__Information supplied__:
· · ·

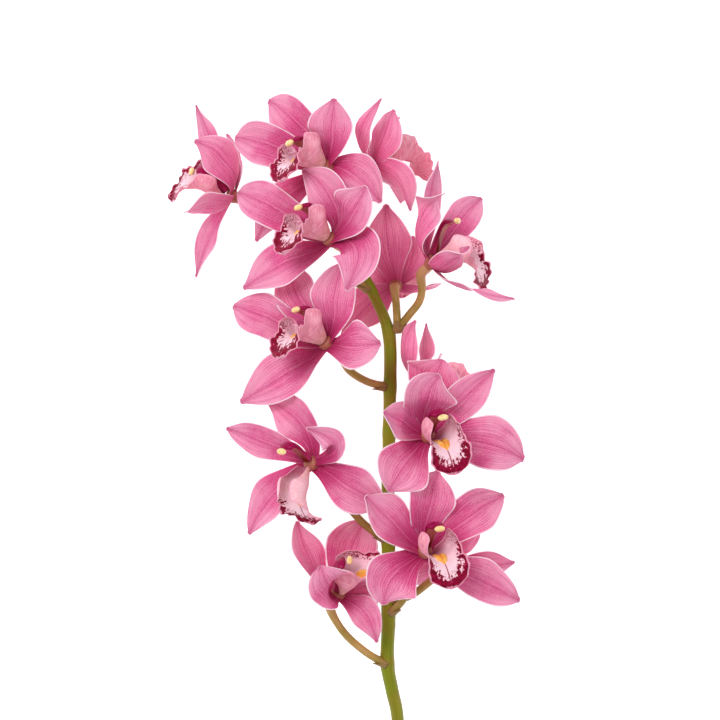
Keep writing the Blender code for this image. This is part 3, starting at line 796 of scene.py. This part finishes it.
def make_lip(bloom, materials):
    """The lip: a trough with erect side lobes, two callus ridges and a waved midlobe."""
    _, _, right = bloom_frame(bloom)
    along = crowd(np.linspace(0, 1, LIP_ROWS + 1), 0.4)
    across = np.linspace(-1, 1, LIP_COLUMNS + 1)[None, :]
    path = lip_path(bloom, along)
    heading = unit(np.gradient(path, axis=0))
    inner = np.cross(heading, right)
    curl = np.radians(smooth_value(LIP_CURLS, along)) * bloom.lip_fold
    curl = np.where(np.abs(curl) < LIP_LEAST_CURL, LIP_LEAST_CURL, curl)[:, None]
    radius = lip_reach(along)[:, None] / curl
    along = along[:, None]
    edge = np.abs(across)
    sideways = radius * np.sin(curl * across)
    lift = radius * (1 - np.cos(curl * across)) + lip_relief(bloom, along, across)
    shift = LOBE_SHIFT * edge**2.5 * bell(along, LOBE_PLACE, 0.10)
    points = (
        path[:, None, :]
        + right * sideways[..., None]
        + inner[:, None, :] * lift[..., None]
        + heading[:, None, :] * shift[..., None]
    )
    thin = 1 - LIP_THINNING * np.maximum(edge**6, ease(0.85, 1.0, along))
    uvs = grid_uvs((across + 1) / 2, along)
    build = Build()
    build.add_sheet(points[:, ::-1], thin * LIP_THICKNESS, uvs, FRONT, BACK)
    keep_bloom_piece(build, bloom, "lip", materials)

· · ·

Repeat the data above exactly.

__Solution to the problem__:
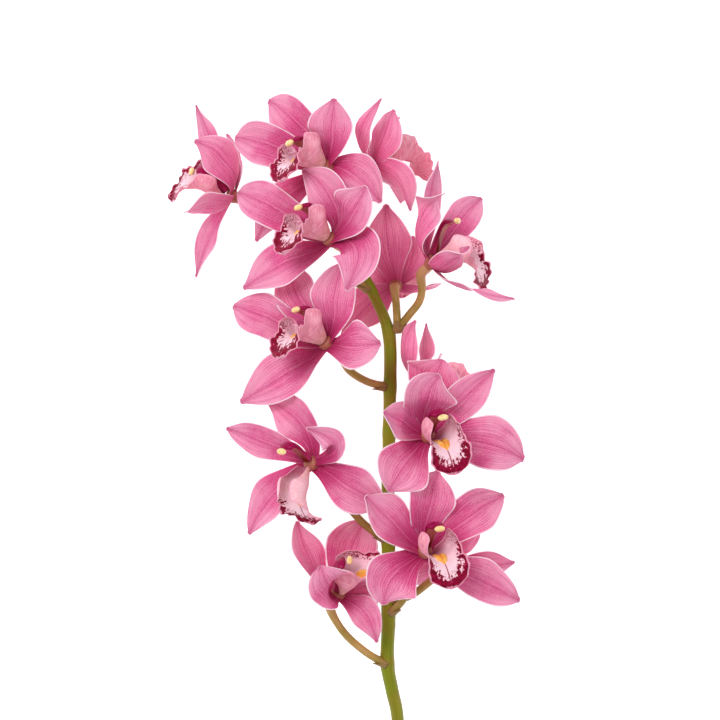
Keep writing the Blender code for this image. This is part 3, starting at line 796 of scene.py. This part finishes it.
def make_lip(bloom, materials):
    """The lip: a trough with erect side lobes, two callus ridges and a waved midlobe."""
    _, _, right = bloom_frame(bloom)
    along = crowd(np.linspace(0, 1, LIP_ROWS + 1), 0.4)
    across = np.linspace(-1, 1, LIP_COLUMNS + 1)[None, :]
    path = lip_path(bloom, along)
    heading = unit(np.gradient(path, axis=0))
    inner = np.cross(heading, right)
    curl = np.radians(smooth_value(LIP_CURLS, along)) * bloom.lip_fold
    curl = np.where(np.abs(curl) < LIP_LEAST_CURL, LIP_LEAST_CURL, curl)[:, None]
    radius = lip_reach(along)[:, None] / curl
    along = along[:, None]
    edge = np.abs(across)
    sideways = radius * np.sin(curl * across)
    lift = radius * (1 - np.cos(curl * across)) + lip_relief(bloom, along, across)
    shift = LOBE_SHIFT * edge**2.5 * bell(along, LOBE_PLACE, 0.10)
    points = (
        path[:, None, :]
        + right * sideways[..., None]
        + inner[:, None, :] * lift[..., None]
        + heading[:, None, :] * shift[..., None]
    )
    thin = 1 - LIP_THINNING * np.maximum(edge**6, ease(0.85, 1.0, along))
    uvs = grid_uvs((across + 1) / 2, along)
    build = Build()
    build.add_sheet(points[:, ::-1], thin * LIP_THICKNESS, uvs, FRONT, BACK)
    keep_bloom_piece(build, bloom, "lip", materials)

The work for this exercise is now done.